**Objective:**
List each line of the data in which the string "FreeCAD" appears.

**Dataset rows:**
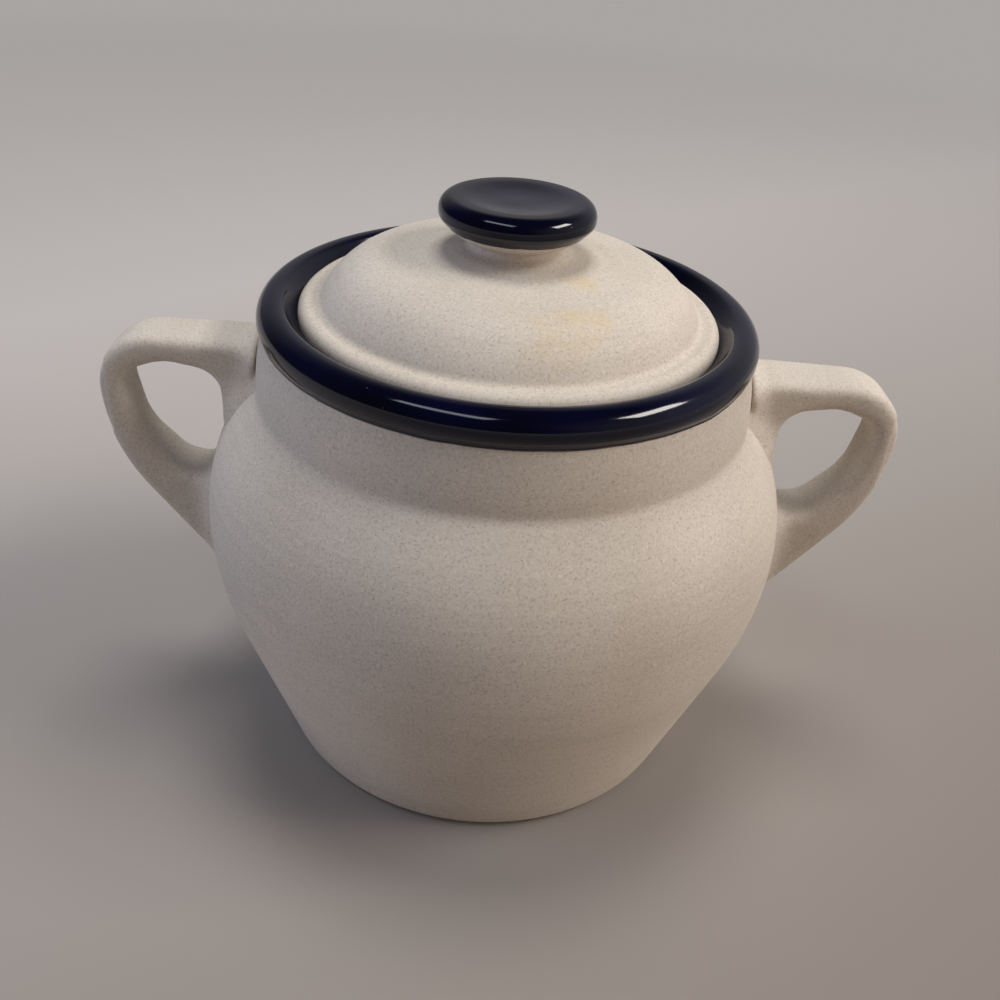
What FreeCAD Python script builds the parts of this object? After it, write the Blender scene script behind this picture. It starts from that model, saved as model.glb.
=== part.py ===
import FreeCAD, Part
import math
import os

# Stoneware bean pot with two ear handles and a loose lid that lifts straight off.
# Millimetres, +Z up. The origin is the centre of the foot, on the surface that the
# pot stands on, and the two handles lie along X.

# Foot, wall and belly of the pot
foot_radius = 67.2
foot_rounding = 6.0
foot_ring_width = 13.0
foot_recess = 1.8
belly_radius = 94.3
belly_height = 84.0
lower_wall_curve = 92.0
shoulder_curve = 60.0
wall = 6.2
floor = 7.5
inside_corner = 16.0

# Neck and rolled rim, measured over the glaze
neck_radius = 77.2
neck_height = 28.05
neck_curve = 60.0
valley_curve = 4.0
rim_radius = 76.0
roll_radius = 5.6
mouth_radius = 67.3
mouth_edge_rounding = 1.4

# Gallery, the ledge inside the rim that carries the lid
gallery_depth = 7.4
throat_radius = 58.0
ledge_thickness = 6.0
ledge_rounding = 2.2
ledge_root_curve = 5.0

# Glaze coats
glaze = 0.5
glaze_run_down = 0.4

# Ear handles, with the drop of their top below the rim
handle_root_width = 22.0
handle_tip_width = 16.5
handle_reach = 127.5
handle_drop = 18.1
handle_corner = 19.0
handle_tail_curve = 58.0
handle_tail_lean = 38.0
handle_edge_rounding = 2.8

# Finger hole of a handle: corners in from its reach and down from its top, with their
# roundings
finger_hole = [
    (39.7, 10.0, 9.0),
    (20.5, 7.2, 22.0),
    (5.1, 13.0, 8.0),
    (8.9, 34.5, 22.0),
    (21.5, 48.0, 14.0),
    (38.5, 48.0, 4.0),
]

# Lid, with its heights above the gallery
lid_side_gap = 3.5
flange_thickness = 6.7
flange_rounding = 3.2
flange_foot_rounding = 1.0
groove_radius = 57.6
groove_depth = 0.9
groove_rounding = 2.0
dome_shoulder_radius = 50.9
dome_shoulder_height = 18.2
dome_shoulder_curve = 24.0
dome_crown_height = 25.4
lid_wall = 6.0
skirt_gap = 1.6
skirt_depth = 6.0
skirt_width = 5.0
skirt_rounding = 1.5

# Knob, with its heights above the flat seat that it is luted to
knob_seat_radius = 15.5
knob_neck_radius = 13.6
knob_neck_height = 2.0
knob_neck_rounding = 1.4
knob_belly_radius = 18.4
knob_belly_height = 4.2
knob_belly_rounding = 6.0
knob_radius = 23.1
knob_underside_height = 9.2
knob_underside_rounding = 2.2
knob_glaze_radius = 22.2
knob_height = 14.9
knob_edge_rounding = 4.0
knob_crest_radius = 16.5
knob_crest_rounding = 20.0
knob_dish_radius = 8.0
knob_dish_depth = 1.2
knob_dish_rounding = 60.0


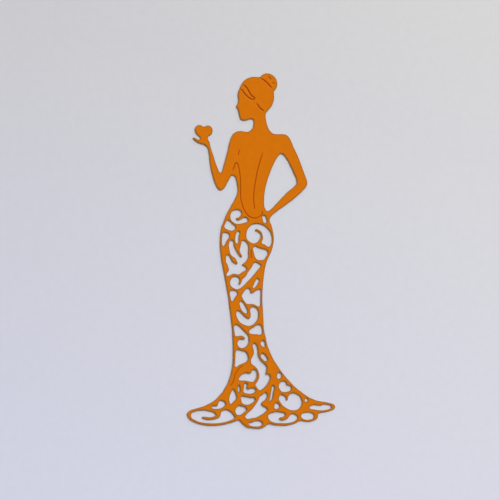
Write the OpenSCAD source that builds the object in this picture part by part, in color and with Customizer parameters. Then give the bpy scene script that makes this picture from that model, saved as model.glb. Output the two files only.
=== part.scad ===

**Exercise result:**
What FreeCAD Python script builds the parts of this object? After it, write the Blender scene script behind this picture. It starts from that model, saved as model.glb.
import FreeCAD, Part